God encourages Adam’s moral and intellectual agency by presenting him the collection of animals that He made for him, and watching what Adam would “name” them. “Naming” in the sense used here, is a procedure for Adam to adopt the animals into his earthly legacy, as if they were family members who would be sharing his birthright. Adam granting his spiritual legacy to other creatures requires an intimate familiarity and knowledge of them; a type of familiarity that is naturally easier with creatures of his own kind, but more abstract with creatures that are very distant in their likeness. God’s grace is the source of Adam’s deep abstract knowledge of the other creatures, and will be required for Adam to embellish God’s image in Eden by farming it. Adam’s elevation of the lower animals into his legacy using the familiarizing influence of God’s grace, foreshadows the elevation of man into the life of God by Christ’s incarnation as flesh.
While Adam’s generous adoption of the unlike creatures elevates them to share his legacy, it leaves him in solitude, which God has noticed is not good. This is the first light of Adam’s self-consciousness asserting itself in his understanding that he is unlike God’s other creatures. God then prepares to remove material substance from Adam’s side (mistranslated as “rib”) by casting him into a deeply senseless sleep, in order to conceal His agency. God takes the material and fashions it into a woman, who He then presents to Adam, for his help meet (“bride”). Immediately, Adam recognizes the woman’s likeness to him as bone of his bone, the second light of his self-consciousness dawns, and he names her woman (taken out of man). God’s intention for Adam to have a suitable partner requires that he cling to her in recognition of their shared likeness (humanity), and that they both affirm their mutual obedience to God’s will. The sequence of creation (Adam first, then woman) insures that Adam knows what solitude was like in the woman’s absence, and longs to be re-united with this part of himself that was taken to create the woman.

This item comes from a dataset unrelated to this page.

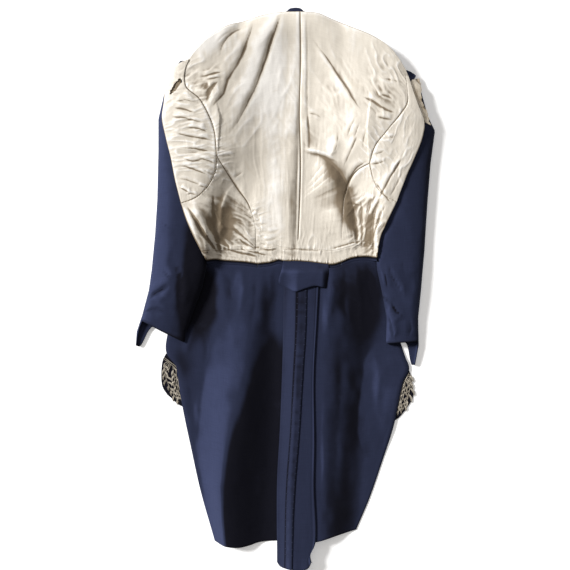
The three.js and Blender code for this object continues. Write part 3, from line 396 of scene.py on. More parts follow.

Adam’s perception that the woman was made from his flesh, is surprising, as he was deeply unconscious at the time. His reason observes her physical likeness to him, but his belief in her origin from his own body is both an assertion of faith in God’s action, and the emergence of self-awareness by loving and longing for, a like creature. Adam’s reason progresses to this faith assertion because his reason was ennobled by God’s grace. God’s love therefore brought Adam’s reason its self awareness through his perception of the woman as flesh of his flesh, which further prepared Adam for receiving more of God’s grace through this primordial marriage to the woman.
Adam then pronounces God’s ordinance that man and woman must leave their mother and father, and cling to one another as one flesh. Since Adam has no experience or knowledge of a mother in Eden, this pronouncement indicates that Adam is speaking a prophesy for later generations of men and women. The pure and holy relation of man and woman in marriage overseen by God’s loving intentions, is a three way community that reflects the structure of The Holy Trinity. At the inception of their union, where they are now referred to as “the man and his wife”, they are naked, one flesh, unashamed and unaware of any reason to cover themselves. This is because at this time they are not conscious of sin, which produces shame.